How Plastic Pollution is a death sentence and why we should Rethink the Strategy.
If you stroll into your kitchen today, pretty much everything, in some way or another, is made of plastic.
Your favorite cup and even the package keeping those blueberries fresh, the plastic bags you stuff into a drawer. But despite plastic's ubiquity, we fail to understand where it originates.
Indeed, when it comes to plastic our efforts seem to be much more focused on ends of life circle more than before we use it.
To put things into perspective, it all starts in an oil refinery or a fracking site. Plastics are basically just fossil fuels in solid form. It is estimated that 99 percent of plastics are made from chemicals rooted in fossil fuels.
The plastic creation process begins with crude oil, coal, or natural gas, which is then refined and distilled or "cracked" into usable chemical compounds such as Ethylene or Benzene. Of course there are certain plastics that are the product of recycled goods.
The key thing here is that the plastic that we use so heavily is really the same as the petroleum we put in our cars or the natural gas we use to heat our homes. Which is one of the reasons why the fossil fuel industry loves plastics.
It is estimated that in 2020, 23 million to 34 million tonnes of plastic waste will enter the world’s lakes, rivers and oceans. That is roughly the weight of 21,000 rail locomotives.
Back in the year 2015, the world agreed that eight million tonnes of plastic waste contaminating the ocean alone was unacceptable.
Several international platforms appeared to address the crisis, including the UN Sustainable Development Goals, Our Ocean, and the G7 Ocean Plastic Charter, among others.
All these commitments sound too ambitious, but will they meaningfully solve and reduce plastic pollution?

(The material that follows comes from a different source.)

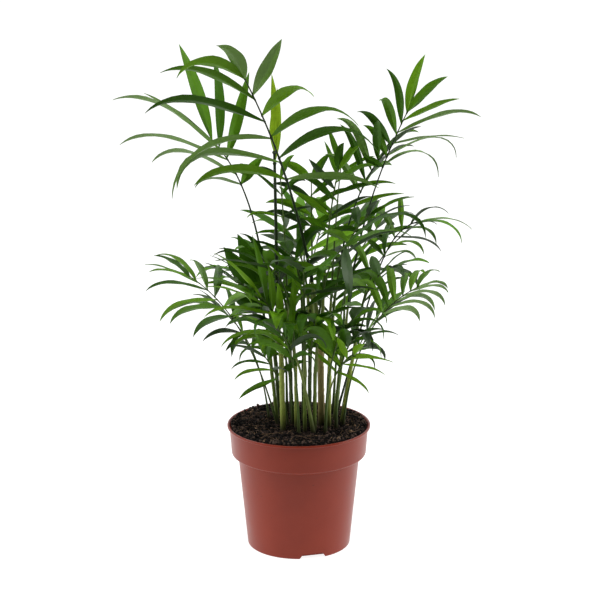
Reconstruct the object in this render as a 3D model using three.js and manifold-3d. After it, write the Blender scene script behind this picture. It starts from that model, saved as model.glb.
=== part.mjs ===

A new research published in Science shows that even if governments around the world adhere to their global commitments to address plastic pollution, and all others join in these efforts, in 2030 we will still emit between 20 million and 53 million tonnes of plastic waste into the world’s aquatic ecosystems.
If you analyze this carefully, you will notice the global commitments do not match the scale of the problem, which brings as to why we need to rethink our strategy.

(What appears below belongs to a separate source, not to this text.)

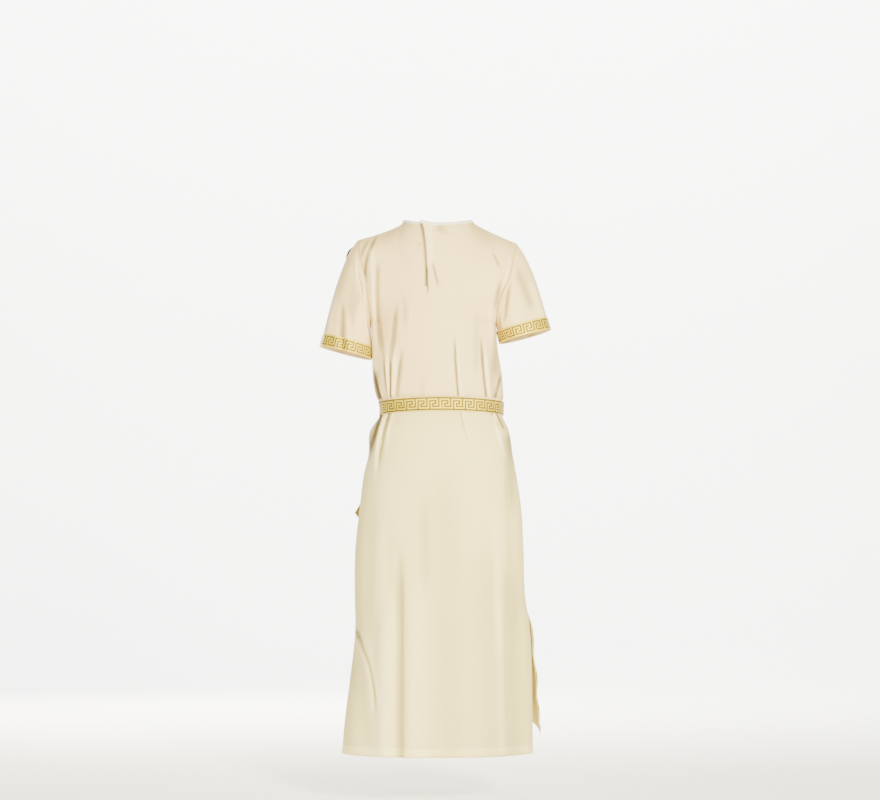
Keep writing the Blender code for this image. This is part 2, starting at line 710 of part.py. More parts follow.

Some of these plastic pollution practices are fuelled by bad policies that give companies access to the raw materials used to make plastics today.
For example, oil and ethane gas, often without approval, and that directly endanger the environment. Thousands of toxic chemicals used in plastics production are unregulated. Some of these toxic are a health risk.
I want to say that getting out of this plastic mess will need policies that dissuade the unabated extraction of resources and ensure companies are responsible for the life cycle of their plastic products.
Above all, the real solution is to stop producing too much plastic.